Paris : Rivages, 2022, 443 pages, 20,50 € (Rivages/Noir)
🙂 🙂 🙂 🙂 La vie des gens simples
Après ses années parisiennes, et surtout après son expérience de la Guerre d’Algérie, Schneider avait décidé de revenir dans cette ville, celle où sans doute tout avait commencé pour lui. On est en 1973, Pompidou se meurt, 1968 ne semble avoir rien changé, à voir la misère ouvrière, celle des petites gens, ceux qui fréquentent le même bistro que Schneider et sa bande, juste en face du commissariat, surnommé le Bunker, bâtiment flambant neuf, symbole tape-à-l’œil d’un état qui n’a pas grand-chose de plus pour asseoir son autorité, tout le monde, tout le monde, sait que certains poulets, en uniforme ou en costume, ne valent pas mieux que les politiques avec lesquels ils pactisent d’ailleurs, à l’abri des regards, dans certains restaurants et autres salons feutrés où le peuple ne pénètre jamais. Schneider n’en a que fiche de cette hiérarchie carriériste, le voilà chef de groupe à la Criminelle, il aurait pu prétendre au même boulot sous des cieux plus hospitaliers, mais non, il a préféré la Ville, celle-ci, au bord de l’eau, à la merci des vents contraires. Sa prise de fonction ? Une affaire sordide, une gamine, fille unique d’un ouvrier veuf, signalée disparue par son père un soir de pluie, retrouvée assassinée le lendemain. Quatorze ans, toute la vie devant elle, « un petit visage aigu de chaton ébouriffé » dont Schneider garderait le portrait en noir et blanc tout au long de l’enquête. Et même bien après.
Le respect de la procédure
Homme de terrain, avare de ses mots mais pas de son temps, ce temps qu’il faut consacrer à entendre les témoins, à s’imprégner du cadre de vie de la victime, à rencontrer sa famille, pour finalement la connaître elle, ses habitudes, ses aspirations, ses fidélités, mais aussi de ce temps d’interrogatoires et de respect de la procédure, Schneider se montre dès le départ convaincu que cette affaire, il va la boucler. Même si « la justice, c’est pas pour les pauvres », et que, derrière son regard triste, son attitude résignée et sa mauvaise humeur apparente, il « n’ignorait pas que les flics de la Criminelle ne sauvaient jamais personne », Schneider, pièce par pièce, va rigoureusement reconstituer l’enchaînement des faits et événements absurdes et violents qui auront conduit la jeune fille à la mort. Et quand, à la fin, alors que Schneider, assis au piano « avait joué lentement, pensivement. Les graves avaient une profondeur caverneuse, les aigus le timbre grêle, impertinent et cristallin d’un ruisseau de montagne», on se demande si l’auteur parle réellement des doigts de son enquêteur sur les touches de l’instrument.

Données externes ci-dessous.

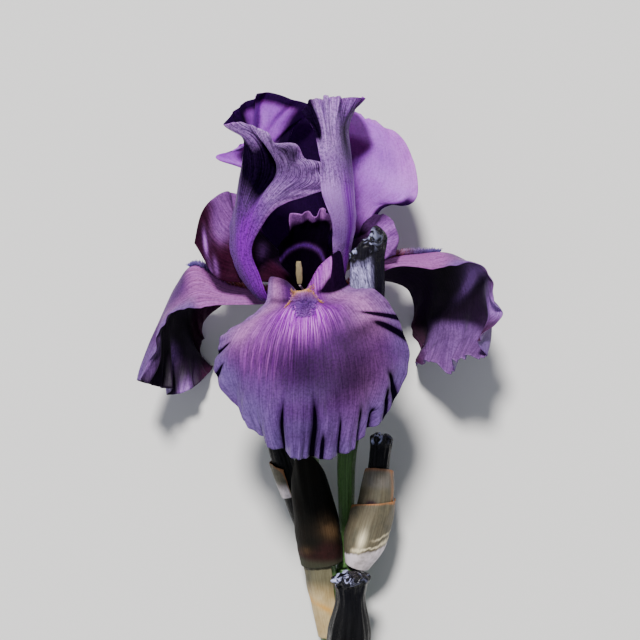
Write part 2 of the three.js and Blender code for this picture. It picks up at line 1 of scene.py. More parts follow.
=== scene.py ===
# A picked bearded iris: a near-black purple bloom with its stalk, buds and bracts, lying down.
# Lengths are in millimetres in the heart's own frame, as in the part's source: the origin is the
# middle of the disc that carries the petals, +Y is up the photograph and +Z is up from the table.
import math

import bpy
import numpy as np
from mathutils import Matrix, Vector


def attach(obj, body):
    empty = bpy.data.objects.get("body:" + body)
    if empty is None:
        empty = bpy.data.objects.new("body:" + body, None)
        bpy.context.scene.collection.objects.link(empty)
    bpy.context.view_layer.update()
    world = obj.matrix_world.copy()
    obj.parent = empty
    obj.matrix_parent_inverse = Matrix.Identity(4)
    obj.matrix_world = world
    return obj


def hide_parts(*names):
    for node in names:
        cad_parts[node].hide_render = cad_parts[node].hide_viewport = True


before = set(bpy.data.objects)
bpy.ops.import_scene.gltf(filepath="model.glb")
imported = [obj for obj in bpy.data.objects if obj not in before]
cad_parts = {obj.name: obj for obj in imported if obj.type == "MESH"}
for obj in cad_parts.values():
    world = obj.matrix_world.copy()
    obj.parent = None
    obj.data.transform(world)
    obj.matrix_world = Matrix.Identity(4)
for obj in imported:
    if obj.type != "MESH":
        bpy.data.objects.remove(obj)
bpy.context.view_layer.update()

MM = 0.001
HEART = np.array([-6, 48.5, 46])
TABLE = -HEART[2]
LEAN = math.radians(15)
UP_THE_BLOOM = np.array([0, math.cos(LEAN), math.sin(LEAN)])
FRONT = np.array([0, -math.sin(LEAN), math.cos(LEAN)])
PETAL_SKIN, STYLE_SKIN, BRACT_SKIN = 0.4, 0.5, 0.35
DISC_RADIUS = 6.8
PETAL_RING, STAMEN_RING, STYLE_RING = 6.2, 4.3, 2.2
PETAL_RING_HEIGHT, STAMEN_RING_HEIGHT = 0.7, 0.4
CLAW_HALF_ANGLE, STYLE_HALF_ANGLE = 22, 40
FALL_AZIMUTHS = {"front": 0, "left": -115, "right": 115}
STANDARD_AZIMUTHS = {"left": -60, "right": 60, "back": 180}
SETTLE_BLEND = 1.5
MARGIN_BAND, MARGIN_SKIN = 0.06, 0.45
random = np.random.default_rng(7)


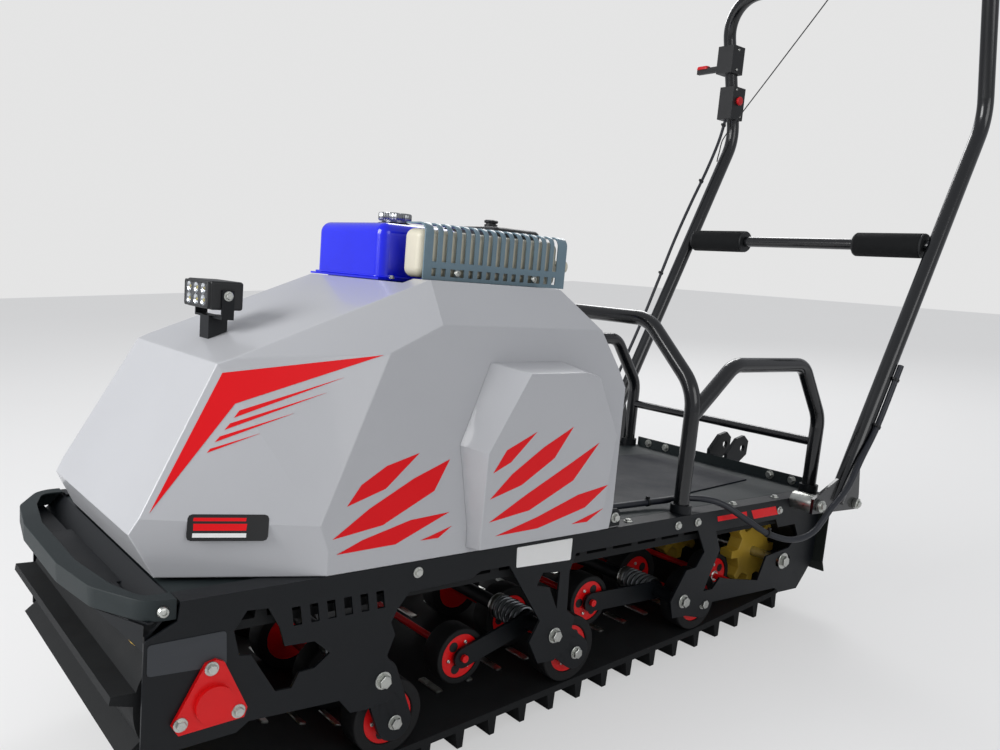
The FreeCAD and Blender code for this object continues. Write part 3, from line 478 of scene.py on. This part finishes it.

Une enquête principale, des mains-courantes…
Au travers d’une intrigue passionnante -oui, elle fait penser au « 87e district » de McBain comme le dit Michel Embareck dans sa préface- Pagan nous plonge certes au début des années ’70, le réalisme du cadre l’atteste, pas de téléphone portable, les bagnoles, les armes, les rades où la moitié de l’intrigue prend place, tout y est, mais il nous dit aussi la vie des gens simples, des sans-moyens, il nous la fait toucher du doigt, jusqu’à l’odeur parfois qu’il nous flanque sans nous laisser la moindre possibilité de nous en détourner. Pas un hasard dirions-nous. Ses personnages sont incroyablement crédibles, du flic pourri au technicien de scène de crime hyper-motivé, en passant par la serveuse de bistro amoureuse de Schneider, ou par ses collègues parfois chiens-fous, on croit les sentir vivre à nos côtés, alors que finalement Pagan n’en dit pas tant que ça sur eux. En leur compagnie, on suit Schneider dénouer les fils de l’enquête principale puis ceux, des affaires quotidiennes, du tout-venant, des mains-courantes. Réalisme en plein. Baignant dans une ambiance sombre de bout en bout, distillant ça et là quelques piques d’humour ironique, « Le carré des indigents »prend souvent aux tripes, on ne sait pas si c’est à cause de ce que Pagan raconte ou si c’est sa manière faussement sèche, pudiquement empathique, de l’exprimer. Sans doute que c’est ça savoir écrire, ça nous fait parfois manquer un battement de cœur.